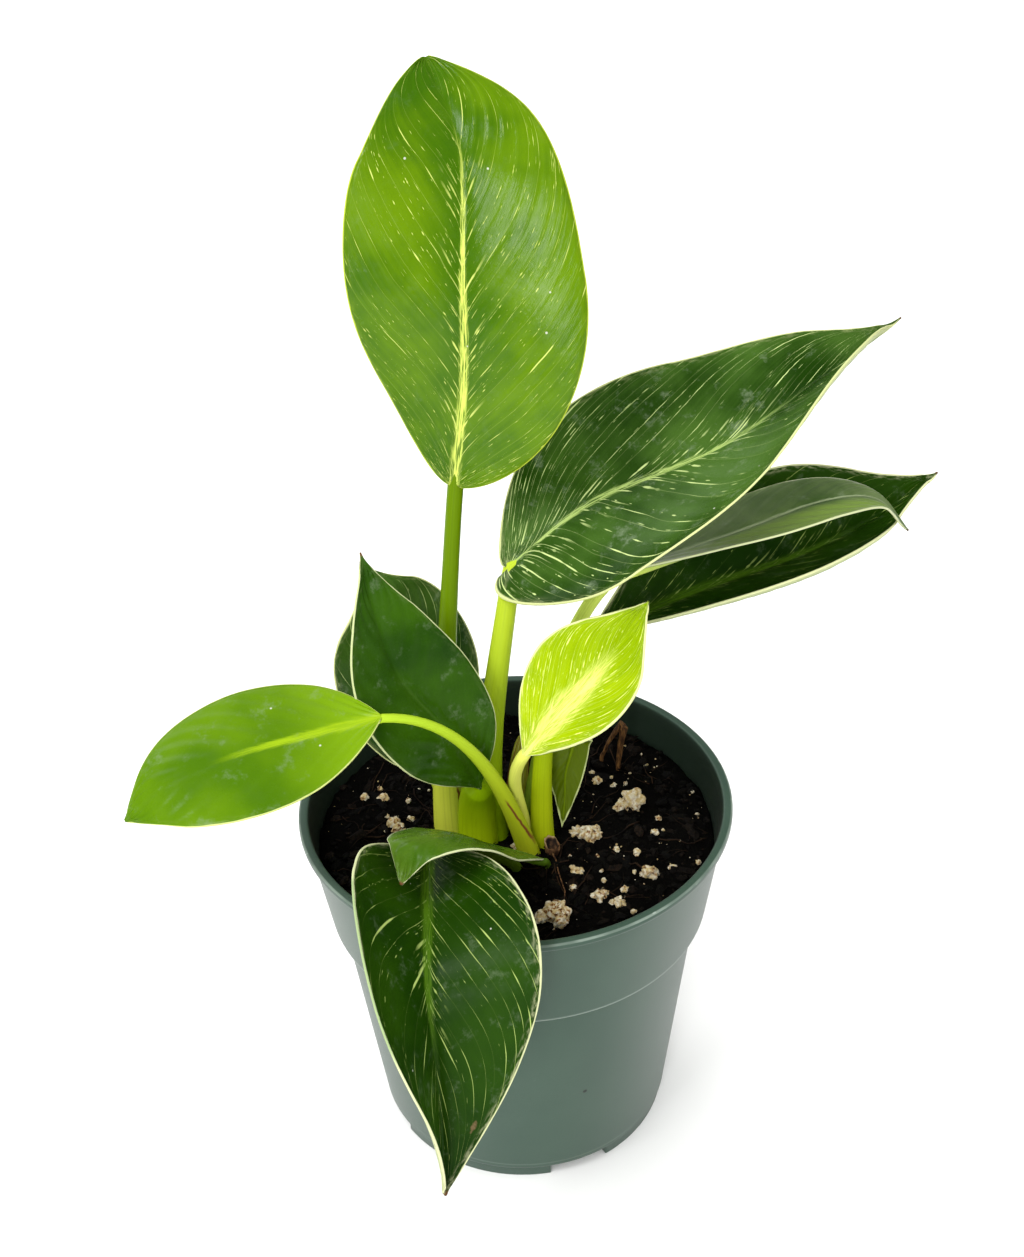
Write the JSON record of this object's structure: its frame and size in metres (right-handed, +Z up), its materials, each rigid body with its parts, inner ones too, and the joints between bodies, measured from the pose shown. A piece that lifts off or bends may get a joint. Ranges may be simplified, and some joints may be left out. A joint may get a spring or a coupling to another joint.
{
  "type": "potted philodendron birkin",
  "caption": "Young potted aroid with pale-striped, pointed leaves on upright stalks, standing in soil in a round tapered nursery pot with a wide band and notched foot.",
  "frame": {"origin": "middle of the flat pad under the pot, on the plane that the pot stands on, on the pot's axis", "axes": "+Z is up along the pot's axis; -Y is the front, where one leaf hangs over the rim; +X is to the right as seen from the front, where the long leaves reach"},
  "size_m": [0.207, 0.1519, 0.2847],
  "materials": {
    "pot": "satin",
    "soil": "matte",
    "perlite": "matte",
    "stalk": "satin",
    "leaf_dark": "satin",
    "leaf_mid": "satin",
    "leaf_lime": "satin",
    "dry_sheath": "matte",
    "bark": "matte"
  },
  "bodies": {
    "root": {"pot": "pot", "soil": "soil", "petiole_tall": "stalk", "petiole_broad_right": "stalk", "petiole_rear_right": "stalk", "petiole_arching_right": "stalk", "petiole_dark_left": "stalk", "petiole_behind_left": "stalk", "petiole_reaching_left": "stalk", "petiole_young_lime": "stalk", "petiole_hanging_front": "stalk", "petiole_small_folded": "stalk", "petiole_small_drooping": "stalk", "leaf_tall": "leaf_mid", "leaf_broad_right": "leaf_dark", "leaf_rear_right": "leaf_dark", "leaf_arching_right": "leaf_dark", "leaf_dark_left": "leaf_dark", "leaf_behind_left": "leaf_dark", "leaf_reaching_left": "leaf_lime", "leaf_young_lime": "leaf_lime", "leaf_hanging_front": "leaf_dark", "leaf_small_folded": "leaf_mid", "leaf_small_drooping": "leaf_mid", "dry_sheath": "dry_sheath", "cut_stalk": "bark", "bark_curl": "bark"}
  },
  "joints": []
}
^^^^^^^^^^^^^^^^
Written request:
Copy all of the data. Keep every word exactly as it is.

Result:
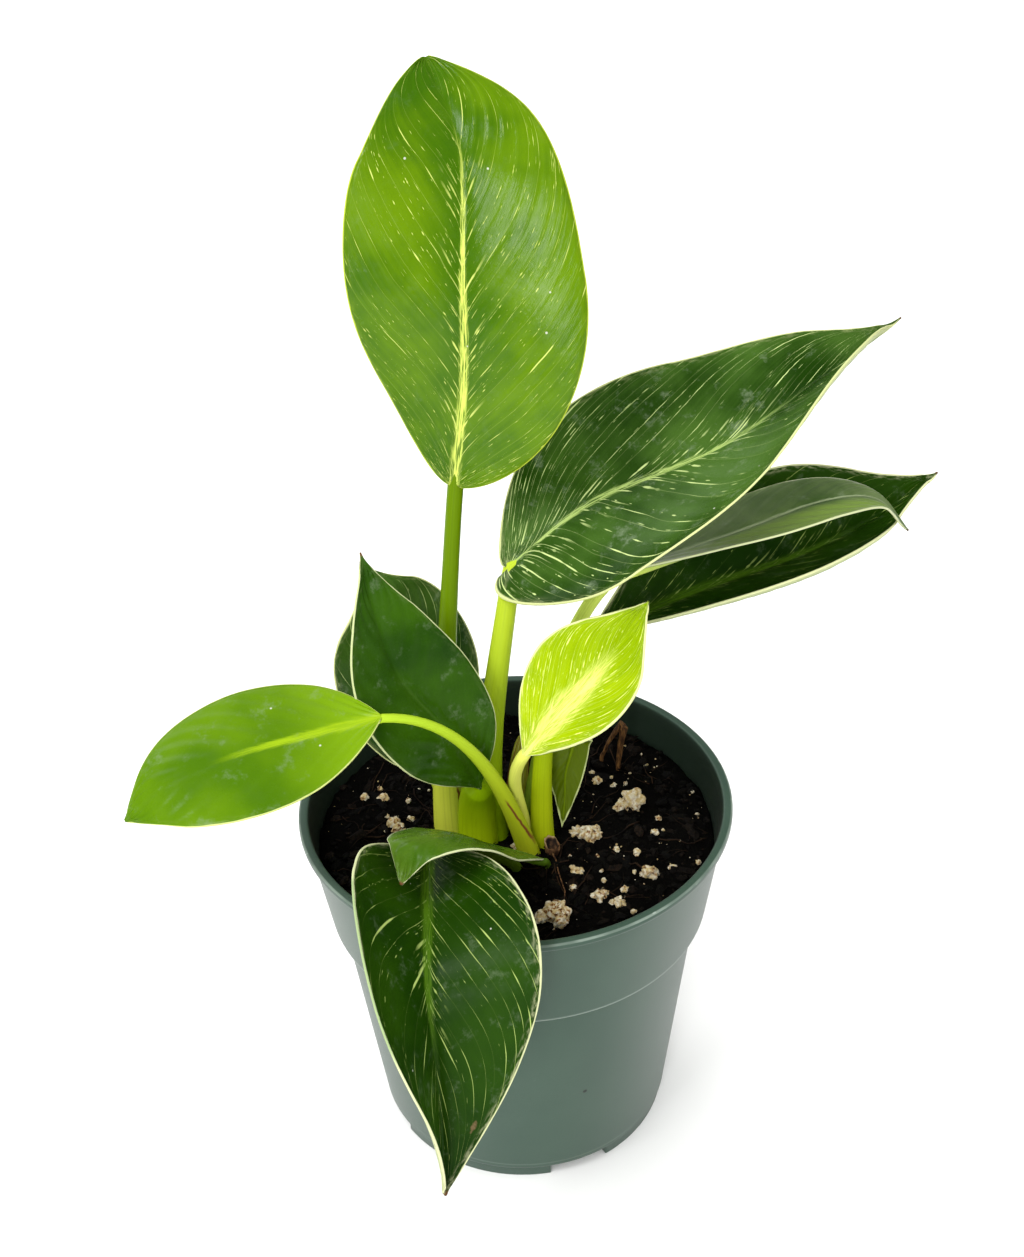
Write the JSON record of this object's structure: its frame and size in metres (right-handed, +Z up), its materials, each rigid body with its parts, inner ones too, and the joints between bodies, measured from the pose shown. A piece that lifts off or bends may get a joint. Ranges may be simplified, and some joints may be left out. A joint may get a spring or a coupling to another joint.
{
  "type": "potted philodendron birkin",
  "caption": "Young potted aroid with pale-striped, pointed leaves on upright stalks, standing in soil in a round tapered nursery pot with a wide band and notched foot.",
  "frame": {"origin": "middle of the flat pad under the pot, on the plane that the pot stands on, on the pot's axis", "axes": "+Z is up along the pot's axis; -Y is the front, where one leaf hangs over the rim; +X is to the right as seen from the front, where the long leaves reach"},
  "size_m": [0.207, 0.1519, 0.2847],
  "materials": {
    "pot": "satin",
    "soil": "matte",
    "perlite": "matte",
    "stalk": "satin",
    "leaf_dark": "satin",
    "leaf_mid": "satin",
    "leaf_lime": "satin",
    "dry_sheath": "matte",
    "bark": "matte"
  },
  "bodies": {
    "root": {"pot": "pot", "soil": "soil", "petiole_tall": "stalk", "petiole_broad_right": "stalk", "petiole_rear_right": "stalk", "petiole_arching_right": "stalk", "petiole_dark_left": "stalk", "petiole_behind_left": "stalk", "petiole_reaching_left": "stalk", "petiole_young_lime": "stalk", "petiole_hanging_front": "stalk", "petiole_small_folded": "stalk", "petiole_small_drooping": "stalk", "leaf_tall": "leaf_mid", "leaf_broad_right": "leaf_dark", "leaf_rear_right": "leaf_dark", "leaf_arching_right": "leaf_dark", "leaf_dark_left": "leaf_dark", "leaf_behind_left": "leaf_dark", "leaf_reaching_left": "leaf_lime", "leaf_young_lime": "leaf_lime", "leaf_hanging_front": "leaf_dark", "leaf_small_folded": "leaf_mid", "leaf_small_drooping": "leaf_mid", "dry_sheath": "dry_sheath", "cut_stalk": "bark", "bark_curl": "bark"}
  },
  "joints": []
}